Requirement: Reproduce the material in full, unchanged.

^^^^^^^^^^^^^^^^

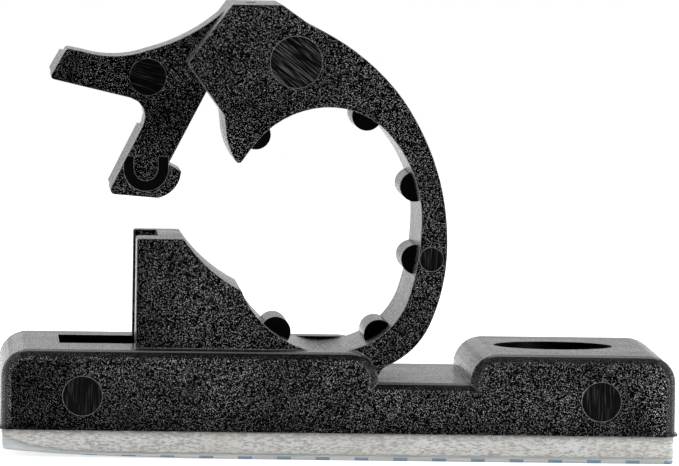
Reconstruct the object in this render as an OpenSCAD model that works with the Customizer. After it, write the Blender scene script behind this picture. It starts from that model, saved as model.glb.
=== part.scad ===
// Adhesive cable clip: a moulded base with a screw boss, a spring loop that opens at its left side,
// and a release lever whose hook snaps down into a slot in the base. Foam tape holds the base down.
// Millimetres. X runs along the base, the front faces -Y, and Z is up from the underside of the tape.

/* [Base] */
// Length of the base, end to end
base_len = 54.4; // [50:0.1:62]
// Depth of the base, the width of its tape
base_w = 25.4; // [24:0.2:32]
// Height of the long block and of the screw boss
block_h = 6.5; // [6:0.1:8]
// Length of the long block under the loop
block_len = 30.3; // [29:0.1:32]
// Length of the screw boss
boss_len = 16.65; // [15:0.05:18]
// Height of the thin bridge between the two
bridge_h = 4.15; // [3.2:0.05:5]
// Radius of the upper corners, seen from the front
corner_r = 2.3; // [1.6:0.1:3]
// Radius of the rolled edge round the front and back faces
roll_r = 1.1; // [0.5:0.1:1.4]
// Draft of the base's sides, in degrees, from the parting line
base_draft = 0.3; // [0:0.1:1.5]
// Height of the thin lip round the base's underside
lip_h = 0.2; // [0.1:0.05:0.5]
// How far the lip stands out past the base's sides
lip_out = 0.12; // [0.05:0.01:0.3]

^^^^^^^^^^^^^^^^

Answer to the problem:
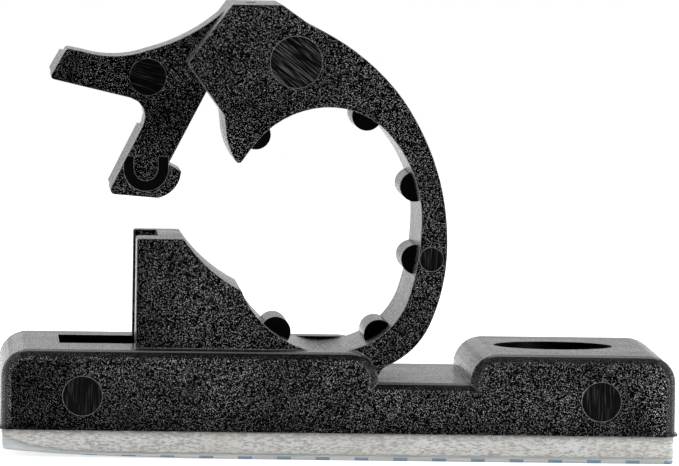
Reconstruct the object in this render as an OpenSCAD model that works with the Customizer. After it, write the Blender scene script behind this picture. It starts from that model, saved as model.glb.
=== part.scad ===
// Adhesive cable clip: a moulded base with a screw boss, a spring loop that opens at its left side,
// and a release lever whose hook snaps down into a slot in the base. Foam tape holds the base down.
// Millimetres. X runs along the base, the front faces -Y, and Z is up from the underside of the tape.

/* [Base] */
// Length of the base, end to end
base_len = 54.4; // [50:0.1:62]
// Depth of the base, the width of its tape
base_w = 25.4; // [24:0.2:32]
// Height of the long block and of the screw boss
block_h = 6.5; // [6:0.1:8]
// Length of the long block under the loop
block_len = 30.3; // [29:0.1:32]
// Length of the screw boss
boss_len = 16.65; // [15:0.05:18]
// Height of the thin bridge between the two
bridge_h = 4.15; // [3.2:0.05:5]
// Radius of the upper corners, seen from the front
corner_r = 2.3; // [1.6:0.1:3]
// Radius of the rolled edge round the front and back faces
roll_r = 1.1; // [0.5:0.1:1.4]
// Draft of the base's sides, in degrees, from the parting line
base_draft = 0.3; // [0:0.1:1.5]
// Height of the thin lip round the base's underside
lip_h = 0.2; // [0.1:0.05:0.5]
// How far the lip stands out past the base's sides
lip_out = 0.12; // [0.05:0.01:0.3]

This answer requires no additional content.